## PROBLEM TO SOLVE
Copy out each line of the data holding "that".

## INPUT
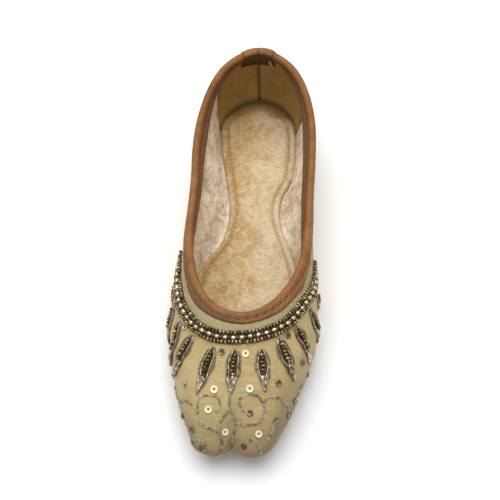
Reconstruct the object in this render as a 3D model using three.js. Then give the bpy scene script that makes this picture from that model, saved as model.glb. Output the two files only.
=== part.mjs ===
// A left mojari (jutti): a soft slip-on shoe of raw silk over leather, on a thin leather sole.
// Millimetres. +Z is up, +Y points to the heel, -Y to the toe, +X to the outer (lateral) side.
// The origin is under the middle of the shoe's box, on the ground.

import * as THREE from 'three';
import { mergeVertices } from 'three/addons/utils/BufferGeometryUtils.js';

// ---- Driving dimensions -------------------------------------------------------------------------

const WALL = 2.4;              // upper: silk cover, leather and velvet lining together
const GAP = 0.3;               // clearance between pieces that meet
const SOLE_THICK = 3.4;        // leather outsole
const SOLE_INSET = 0.5;        // the outsole stays this far inside the upper's lower edge
const HEEL_LIFT_FRONT = 68;    // y where the heel lift's front edge lies
const HEEL_LIFT_INSET = 1.2;   // the lift stays this far inside the outsole
const HEEL_LIFT_HOLLOW = 6;    // its front edge's control point lies this far behind the corners
const HEEL_LIFT_MARGIN = 1;    // the round of the lift starts this far behind its front edge
const SOCK_THICK = 3.0;        // insole at its edge
const SOCK_CROWN = 1.4;        // how much its middle stands higher
const SOCK_EDGE = 1.2;         // rounding of the insole's upper edge
const SOCK_CLEAR = 0.6;        // clearance between the insole's edge and the upper
const MIDDLE_X = 1;            // sole and sock: x of their middle line
const END_RADIUS = 17;         // and how far it stops short of each end
const LEATHER = 1.0;           // binding and tab leather
const FLANGE_OUT = 3.6;        // how far the binding reaches down outside the collar edge
const FLANGE_IN = 5.4;         // and inside
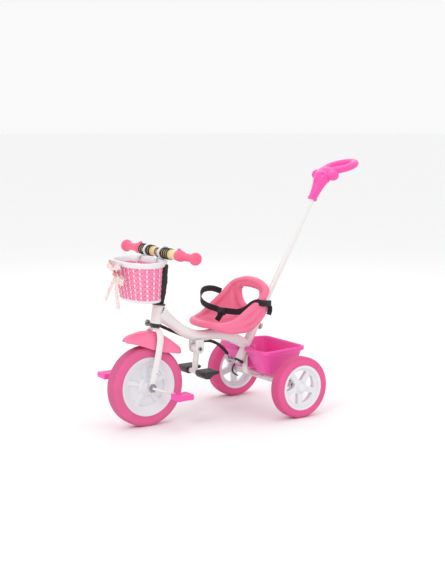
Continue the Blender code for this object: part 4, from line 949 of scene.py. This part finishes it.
def build_weld(name, where, radius, low, high, wide):
    """A small fillet of weld bead round the joint of the main tube and the head tube."""
    path = []
    for step in range(49):
        angle = 2 * pi * step / 48
        x = wide * 0.93 * cos(angle)
        bend = sqrt(max(0.0, radius * radius - min(abs(x), radius * 0.985) ** 2))
        height = (low + high) / 2 + (high - low) / 2 * sin(angle)
        path.append((max(-radius * 0.985, min(radius * 0.985, x)), bend, height))
    rings = []
    for index, point in enumerate(path[:-1]):
        ripple = 1.4 + 0.15 * sin(index * 2.4)
        after = Vector(path[index + 1]) - Vector(path[index - 1])
        along = after.normalized()
        across = Vector((0, 1, 0)) - along * along.y
        across.normalize()
        up = along.cross(across)
        rings.append([Vector(point) + across * u * ripple + up * v * ripple for u, v in oval(1, 1, 10)])
    piece(name, lofted(rings, closed_loop=True), WHITE_PAINT, FRAME, where, (), sharp=60)


def build_stay():
    """A bent flat bar from the back of the socket to the axle tube."""
    ground = GROUND.inverted() @ BAR
    upper = ground @ Vector((0, 17.3, 46))
    lower = ground @ Vector((0, 17.3, 20))
    route = [upper, lower, (0, 146.5, 160), (0, 147, 134), (0, 152, 119), (0, 166, 112.5), (0, 198, 104.5),
             (0, 212.2, 101.5)]
    section = soften([(-12, -2.4), (12, -2.4), (12, 2.4), (-12, 2.4)], 1.2, 3)
    piece("stay_paint", swept(curve_through(route, 8), section), WHITE_PAINT, FRAME, GROUND, ["axle_stay"], sharp=50)


def build_rear_axle():
    middle = (REAR_AXLE["left"] + REAR_AXLE["right"]) / 2
    where = upright(middle)
    parts = [pipe(12.5, 10.5, -156, 156, "X", 80)]
    for side_name, side in SIDES:
        lug = soften([(-17.5, 22), (-13, 24.5), (-8.5, 22.5), (-1, 11.6), (-9, 7), (-18.5, 16)], 2, 3)
        parts.append(plate(lug, 3, "X", side * 141))
        parts.append(moved(rod(2, *sorted((side * 140, side * 153)), "X", 24), (0, -14, 19.5)))
    piece("rear_axle_paint", joined(*parts), WHITE_PAINT, FRAME, where, ["rear_axle_tube"],
          bevel=0.3)
    piece("rear_axle_rod", rod(5, -200, 200, "X", 40), STEEL, FRAME, where, ["rear_axle"])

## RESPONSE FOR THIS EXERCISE
Reconstruct the object in this render as a 3D model using three.js. Then give the bpy scene script that makes this picture from that model, saved as model.glb. Output the two files only.
const GAP = 0.3;               // clearance between pieces that meet